Data supplied:
================
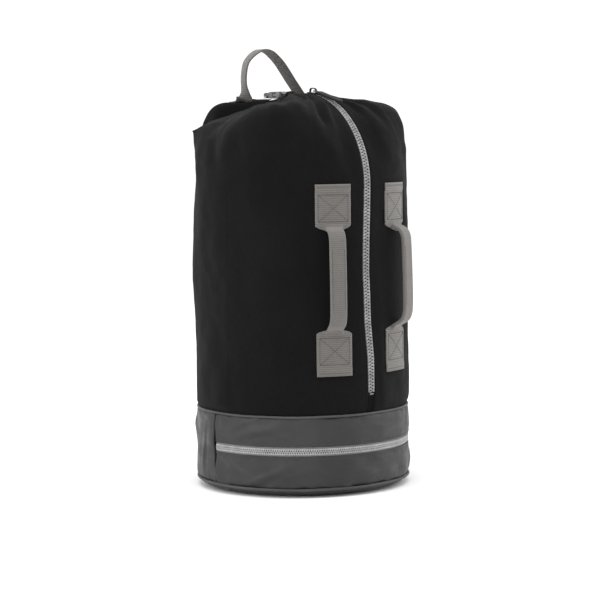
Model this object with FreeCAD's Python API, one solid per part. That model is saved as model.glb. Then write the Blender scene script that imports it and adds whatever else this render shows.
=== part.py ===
================
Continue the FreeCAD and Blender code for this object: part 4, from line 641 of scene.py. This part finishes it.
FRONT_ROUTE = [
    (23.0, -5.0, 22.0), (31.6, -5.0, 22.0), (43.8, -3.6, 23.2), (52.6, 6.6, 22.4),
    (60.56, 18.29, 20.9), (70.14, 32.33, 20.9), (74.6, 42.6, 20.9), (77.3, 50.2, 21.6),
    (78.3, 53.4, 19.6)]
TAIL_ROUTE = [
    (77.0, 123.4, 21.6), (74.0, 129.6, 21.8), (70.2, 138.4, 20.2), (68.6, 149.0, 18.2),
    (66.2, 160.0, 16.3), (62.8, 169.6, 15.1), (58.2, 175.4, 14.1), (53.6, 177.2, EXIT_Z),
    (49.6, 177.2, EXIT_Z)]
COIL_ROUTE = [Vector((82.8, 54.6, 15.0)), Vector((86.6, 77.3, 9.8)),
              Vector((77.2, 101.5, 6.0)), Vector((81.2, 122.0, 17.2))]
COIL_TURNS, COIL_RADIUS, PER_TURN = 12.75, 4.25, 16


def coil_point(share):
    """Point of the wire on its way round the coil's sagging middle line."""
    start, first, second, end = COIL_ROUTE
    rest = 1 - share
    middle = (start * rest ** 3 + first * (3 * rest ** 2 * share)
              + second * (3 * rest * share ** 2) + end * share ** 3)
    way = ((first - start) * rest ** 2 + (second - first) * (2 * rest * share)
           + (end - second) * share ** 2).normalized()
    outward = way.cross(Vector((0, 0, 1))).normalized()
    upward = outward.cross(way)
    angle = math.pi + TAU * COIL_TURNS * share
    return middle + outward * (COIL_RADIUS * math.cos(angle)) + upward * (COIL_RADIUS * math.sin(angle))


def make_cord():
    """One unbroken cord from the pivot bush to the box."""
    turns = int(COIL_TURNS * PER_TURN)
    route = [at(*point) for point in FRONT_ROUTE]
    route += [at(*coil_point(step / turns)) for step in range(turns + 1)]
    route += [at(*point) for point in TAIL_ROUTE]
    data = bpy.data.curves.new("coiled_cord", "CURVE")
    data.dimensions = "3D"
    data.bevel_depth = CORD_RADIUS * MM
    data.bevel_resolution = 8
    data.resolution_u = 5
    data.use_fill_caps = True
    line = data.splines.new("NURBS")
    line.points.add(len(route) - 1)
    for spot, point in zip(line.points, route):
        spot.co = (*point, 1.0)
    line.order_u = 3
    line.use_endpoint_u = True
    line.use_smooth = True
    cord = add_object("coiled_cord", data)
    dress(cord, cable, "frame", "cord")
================
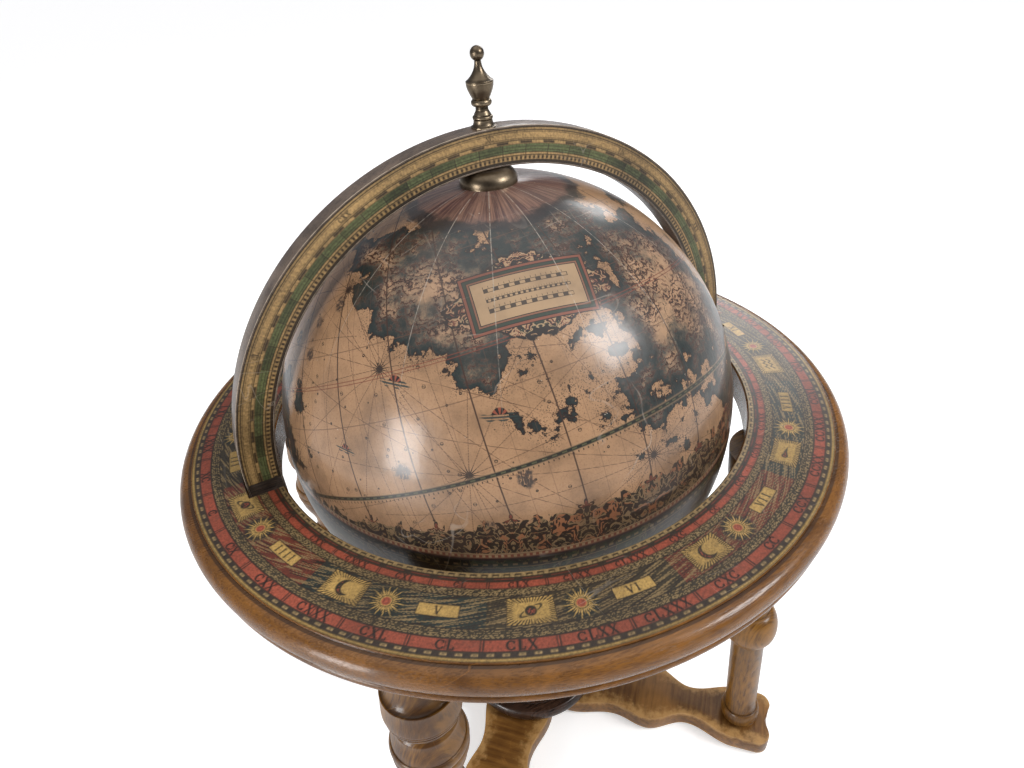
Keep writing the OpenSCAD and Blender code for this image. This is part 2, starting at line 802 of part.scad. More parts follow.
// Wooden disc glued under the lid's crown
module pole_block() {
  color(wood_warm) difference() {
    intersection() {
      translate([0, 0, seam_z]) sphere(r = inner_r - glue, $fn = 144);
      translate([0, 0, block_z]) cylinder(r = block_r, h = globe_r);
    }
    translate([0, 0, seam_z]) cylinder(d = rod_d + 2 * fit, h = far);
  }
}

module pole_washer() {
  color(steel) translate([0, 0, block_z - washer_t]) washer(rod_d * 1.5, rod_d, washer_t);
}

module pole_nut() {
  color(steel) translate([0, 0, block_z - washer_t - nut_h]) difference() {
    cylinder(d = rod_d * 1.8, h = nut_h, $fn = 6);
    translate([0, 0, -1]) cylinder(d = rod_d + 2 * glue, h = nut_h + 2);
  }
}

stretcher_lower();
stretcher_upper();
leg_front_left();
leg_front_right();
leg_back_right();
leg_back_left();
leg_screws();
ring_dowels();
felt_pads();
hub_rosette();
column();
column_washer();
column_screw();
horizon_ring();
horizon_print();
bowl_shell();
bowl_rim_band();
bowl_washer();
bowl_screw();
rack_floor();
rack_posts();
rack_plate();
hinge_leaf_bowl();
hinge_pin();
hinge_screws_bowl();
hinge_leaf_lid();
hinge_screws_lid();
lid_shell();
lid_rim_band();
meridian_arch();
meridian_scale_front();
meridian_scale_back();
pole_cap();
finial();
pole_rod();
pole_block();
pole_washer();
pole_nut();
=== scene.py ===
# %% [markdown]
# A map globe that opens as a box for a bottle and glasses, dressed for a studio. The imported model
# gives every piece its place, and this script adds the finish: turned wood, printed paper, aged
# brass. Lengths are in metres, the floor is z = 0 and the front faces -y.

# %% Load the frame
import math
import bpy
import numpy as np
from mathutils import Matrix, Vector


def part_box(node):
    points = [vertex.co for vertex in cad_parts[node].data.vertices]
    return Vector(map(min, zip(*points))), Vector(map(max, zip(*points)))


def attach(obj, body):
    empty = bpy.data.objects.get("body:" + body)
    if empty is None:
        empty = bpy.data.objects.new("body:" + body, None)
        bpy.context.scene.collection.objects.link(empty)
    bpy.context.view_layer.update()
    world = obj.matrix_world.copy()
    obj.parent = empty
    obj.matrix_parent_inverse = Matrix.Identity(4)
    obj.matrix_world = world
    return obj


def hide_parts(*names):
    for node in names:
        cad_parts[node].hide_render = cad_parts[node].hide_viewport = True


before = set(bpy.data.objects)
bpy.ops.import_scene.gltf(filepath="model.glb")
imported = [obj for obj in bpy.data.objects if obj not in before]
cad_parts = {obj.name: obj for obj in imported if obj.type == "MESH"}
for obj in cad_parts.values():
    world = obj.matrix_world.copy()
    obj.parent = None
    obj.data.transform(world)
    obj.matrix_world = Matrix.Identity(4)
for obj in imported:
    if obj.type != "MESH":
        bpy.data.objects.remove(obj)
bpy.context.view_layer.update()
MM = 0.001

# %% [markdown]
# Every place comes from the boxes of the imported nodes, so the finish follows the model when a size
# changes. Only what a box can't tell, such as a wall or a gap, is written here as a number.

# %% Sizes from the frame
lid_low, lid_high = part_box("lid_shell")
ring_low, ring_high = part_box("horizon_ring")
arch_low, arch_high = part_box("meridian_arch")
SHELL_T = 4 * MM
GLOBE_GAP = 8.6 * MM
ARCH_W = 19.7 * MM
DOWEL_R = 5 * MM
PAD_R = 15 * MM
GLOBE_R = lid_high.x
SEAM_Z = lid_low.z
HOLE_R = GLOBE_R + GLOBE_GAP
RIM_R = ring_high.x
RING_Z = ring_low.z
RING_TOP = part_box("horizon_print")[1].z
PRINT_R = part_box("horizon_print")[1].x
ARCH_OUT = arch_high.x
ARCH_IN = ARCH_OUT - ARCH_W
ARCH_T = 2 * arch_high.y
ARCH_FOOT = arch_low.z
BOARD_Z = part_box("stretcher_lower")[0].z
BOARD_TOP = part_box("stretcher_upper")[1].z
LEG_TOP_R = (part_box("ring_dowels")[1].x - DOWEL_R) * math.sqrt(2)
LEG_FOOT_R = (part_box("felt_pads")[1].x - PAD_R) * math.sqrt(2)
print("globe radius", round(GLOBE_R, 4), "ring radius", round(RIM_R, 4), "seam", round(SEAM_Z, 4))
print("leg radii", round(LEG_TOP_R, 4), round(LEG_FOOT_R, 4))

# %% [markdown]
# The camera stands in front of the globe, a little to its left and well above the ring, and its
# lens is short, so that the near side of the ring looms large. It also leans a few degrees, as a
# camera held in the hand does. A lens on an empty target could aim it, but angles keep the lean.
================
What you will do: Beginning with the line that contains "leg_back_left();" and ending with the line that contains "if empty is", repeat exactly those lines and no others.

Result:
leg_back_left();
leg_screws();
ring_dowels();
felt_pads();
hub_rosette();
column();
column_washer();
column_screw();
horizon_ring();
horizon_print();
bowl_shell();
bowl_rim_band();
bowl_washer();
bowl_screw();
rack_floor();
rack_posts();
rack_plate();
hinge_leaf_bowl();
hinge_pin();
hinge_screws_bowl();
hinge_leaf_lid();
hinge_screws_lid();
lid_shell();
lid_rim_band();
meridian_arch();
meridian_scale_front();
meridian_scale_back();
pole_cap();
finial();
pole_rod();
pole_block();
pole_washer();
pole_nut();
=== scene.py ===
# %% [markdown]
# A map globe that opens as a box for a bottle and glasses, dressed for a studio. The imported model
# gives every piece its place, and this script adds the finish: turned wood, printed paper, aged
# brass. Lengths are in metres, the floor is z = 0 and the front faces -y.

# %% Load the frame
import math
import bpy
import numpy as np
from mathutils import Matrix, Vector


def part_box(node):
    points = [vertex.co for vertex in cad_parts[node].data.vertices]
    return Vector(map(min, zip(*points))), Vector(map(max, zip(*points)))


def attach(obj, body):
    empty = bpy.data.objects.get("body:" + body)
    if empty is None:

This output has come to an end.